4. Fact: The Mayor’s Commission on Human Rights DOES NOT have investigatory powers related to this ordinance in any way whatsoever, including search and seizure of any kind. To again quote Springfield City Attorney Dan Wichmer, this ordinance makes “the Mayor’s Commission on Human Rights explicitly advisory.”[12]

5. Fact: Numerous cases of discrimination based on sexual orientation and gender identity exist, but because there is no law banning discrimination based on sexual orientation or gender identity, there’s no way of documenting it in a court of law. Documented cases of discrimination based on sexual orientation or gender identity are not on record in local courts of law because there is currently no law banning discrimination based on sexual orientation or gender identity.[13]

6. Fact: Pastors can still teach whatever they wish to teach about the Bible. “No ordinance restricts free speech for a pastor.”[14]

7. Fact: This ordinance has absolutely nothing to do with gay marriage. And even if it did, clergy members are free not to perform weddings that conflict with their values.[15][16]

8. Fact: This ordinance will not affect public school curriculum whatsoever. “Public school curricula is determined by the local school district. Private schools retain full control of their curricula. City ordinances do not have jurisdiction in the school system.”[17]

9. Fact: This ordinance does not provide extra rights for people who are gay or transgender. According to Missouri State University constitutional law expert, Dr.

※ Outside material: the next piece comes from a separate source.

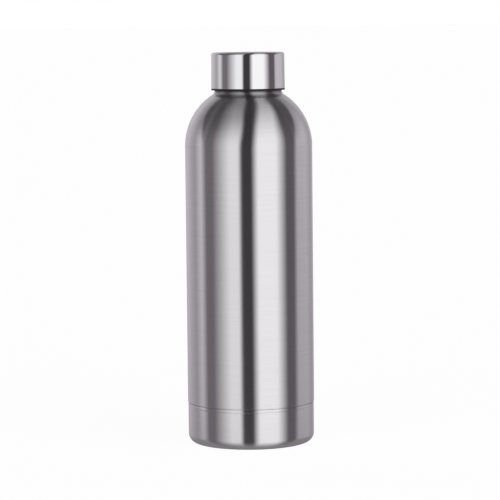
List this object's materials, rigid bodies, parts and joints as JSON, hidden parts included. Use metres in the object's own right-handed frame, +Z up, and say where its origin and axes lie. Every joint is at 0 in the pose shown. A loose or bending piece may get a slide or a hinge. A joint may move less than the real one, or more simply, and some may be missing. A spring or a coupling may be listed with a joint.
{
  "type": "insulated water bottle",
  "caption": "Double-wall steel vacuum bottle with domed shoulder, narrow neck and a screw-in stopper lid under a polished steel cap.",
  "frame": {"origin": "bottom centre: on the bottle's axis, in the plane that it stands on", "axes": "+Z up along the bottle's axis, from the base to the lid"},
  "size_m": [0.0692, 0.0692, 0.2132],
  "materials": {
    "brushed_steel": "brushed round the body",
    "plain_steel": "satin, as drawn",
    "polished_steel": "polished",
    "copper": "bright copper foil",
    "getter_alloy": "pressed metal powder, matte",
    "solder_glass": "fused, opaque grey-green",
    "black_plastic": "fine moulded satin",
    "white_foam": "bead foam, matte",
    "adhesive": "cured adhesive, dull",
    "silicone": "translucent silicone, satin"
  },
  "bodies": {
    "bottle": {"outer_shell": "brushed_steel", "base_cup": "brushed_steel", "base_disc": "brushed_steel", "vacuum_seal_bead": "solder_glass", "inner_liner": "plain_steel", "inner_base": "plain_steel", "copper_foil": "copper", "getter_pellet": "getter_alloy", "getter_clip": "plain_steel"},
    "lid_seals": {"mouth_gasket": "silicone"},
    "lid": {"lid_shell": "polished_steel", "lid_core": "black_plastic", "lid_foam": "white_foam", "lid_inner_cover": "black_plastic", "lid_glue_pad": "adhesive"}
  },
  "joints": [
    {"name": "lid_lift", "type": "slide", "parent": "bottle", "child": "lid_seals", "axis": [0, 0, 1], "range_m": [0, 0.03]},
    {"name": "lid_turn", "type": "hinge", "parent": "lid_seals", "child": "lid", "pos_m": [0, 0, 0.1929], "axis": [0, 0, 1], "range_deg": [0, 1350]}
  ],
  "couplings": [
    {"joint": "lid_lift", "follows": "lid_turn", "m_per_rad": 0.0012732}
  ]
}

Kevin Pybas, “Opponents of the anti-discrimination ordinance want to cast it as special rights that gays and lesbians are getting something others don’t get, but that’s hardly the case.”[18]

10. Fact: No one will lose their constitutional right to freedom of speech. When it comes to legality, Dr. Pybas notes, this ordinance “is in accordance with the U.S. Constitution.”[19]

Lastly, it’s important to keep in mind that Question 1 on the Tuesday ballot asks whether or not Springfield shall repeal the ordinance. Therefore, a “yes” vote is for repeal, while a “no” vote is for upholding the ordinance.